Trump also made immigration a top national issue, pursuing a policy of enforcing border security and the country’s immigration laws. But many Catholic leaders have criticized Trump’s reductions on refugees and separation of immigrant children and their parents at the border as being inconsistent with Church teaching on welcoming the stranger, respecting human dignity and supporting families. 

Burch questioned the role of an issue like immigration in driving more Catholics to Biden, noting that Trump won 32% of the predominantly Catholic Latino vote, up from 28% four years ago.
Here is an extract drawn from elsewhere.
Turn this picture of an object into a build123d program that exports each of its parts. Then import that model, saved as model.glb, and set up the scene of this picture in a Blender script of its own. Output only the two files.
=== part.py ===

The president, he noted, did particularly well in some Texas border communities that presumably would be most directly affected by Trump’s immigration policies. 


Swing-State Voters

White said Catholic voters who broke with Trump could have hurt him in swing states like Wisconsin, Michigan and Pennsylvania, which have large Catholic populations and have been called by media outlets for Biden. 

One-fourth of the voters in Pennsylvania are Catholic, according to The Morning Call newspaper, which described them as the “ultimate swing voters in the ultimate swing state.” A similar share of Wisconsin voters is Catholic, while those in Michigan compromise about 18% of the total population.

While exit polls for Wisconsin and Michigan have not reported on religious affiliation, in Pennsylvania, the state of Biden’s birth, Catholics broke for Trump by 57%, according to The Washington Post.

For Burch, Catholic voters in general didn’t hand Trump losses in the swing states. 

“I don’t think it was the Catholic vote at all. I think the Catholic vote largely — at least it appears to me — held pretty firm,” Burch said, adding that the numbers “didn’t move much” between 2016 and 2020.